In its opinion, the Court of Review said the FISA Court had, in effect,
attempted to unilaterally impose the old 1995 rules. "In doing so, the
FISA Court erred," the ruling read. "It did not provide any
constitutional basis for its action — we think there is none — and
misconstrued the main statutory provision on which it relied." The FISA
Court, according to the ruling, "refus[ed] to consider the legal
significance of the Patriot Act's crucial amendments" and "may well have
exceeded the constitutional bounds" governing the courts by asserting
"authority to govern the internal organization and investigative
procedures of the Department of Justice."
And then the Court of Review did one more thing, something that has
repercussions in today's surveillance controversy. Not only could the
FISA Court not tell the president how do to his work, the Court of
Review said, but the president also had the "inherent authority" under
the Constitution to conduct needed surveillance without obtaining any
warrant — from the FISA Court or anyone else. Referring to an earlier
case, known as Truong, which dealt with surveillance before FISA was
passed, the Court of Review wrote: "The Truong court, as did all the
other courts to have decided the issue, held that the President did have
inherent authority to conduct warrantless searches to obtain foreign
intelligence information. . . . We take for granted that the President
does have that authority and, assuming that is so, FISA could not
encroach on the President's constitutional power."
It was a clear and sweeping statement of executive authority. And what
was most likely not known to the Court of Review at the time was that
the administration had, in 2002, started a program in which it did
exactly what the Court of Review said it had the power to do: order the
surveillance of some international communications without a warrant.

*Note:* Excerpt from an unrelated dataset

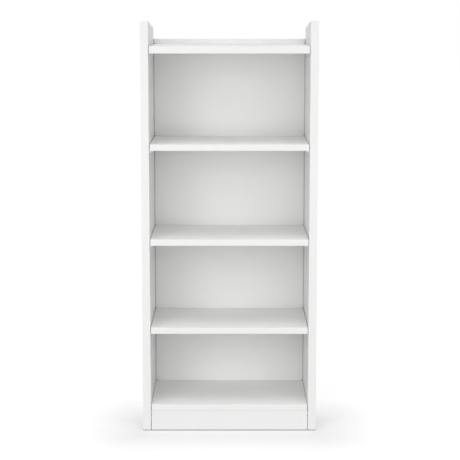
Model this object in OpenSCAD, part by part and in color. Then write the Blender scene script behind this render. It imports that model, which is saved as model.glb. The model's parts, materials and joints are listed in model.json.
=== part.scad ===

Read today, In re: Sealed Case does more than simply outline the
president's authority. It also puts the administration's
warrantless-surveillance decision in some context. What was going on at
the time the president made the decision to go ahead with the
surveillance? Well, first Congress passed the Patriot Act, giving the
administration new powers. Then the FISA Court refused to recognize
those powers and attempted to impose outdated restrictions on the
administration. Then the White House, faced with the FISA Court's
opposition — and with what administration officials believed were some
inherent weaknesses in the FISA law — began to bypass the FISA Court in
some cases. And then, in In re: Sealed Case, the administration received
irrefutable legal support for its actions.
After the decision was handed down, the American Civil Liberties Union,
which had submitted a brief in support of the FISA Court's actions
restricting the administration, asked the Supreme Court to review In re:
Sealed Case. The justices declined to take any action. That is not the
same as the Court's upholding the ruling, but it does mean that the
justices looked at the decision and chose not to intervene.
Today, the opinion stands as a bedrock statement of presidential power.
And ironically, it came from a case that was not about whether the
president had overstepped his bounds, but about whether the courts had
overstepped their bounds. The Court of Review ruled strongly in favor of
the president, and the Supreme Court declined to reconsider that
decision. Reading the opinion, it's no wonder that George W. Bush has so
strongly defended the surveillance program. If the FISA Court of Review
is right, he has the Constitution on his side.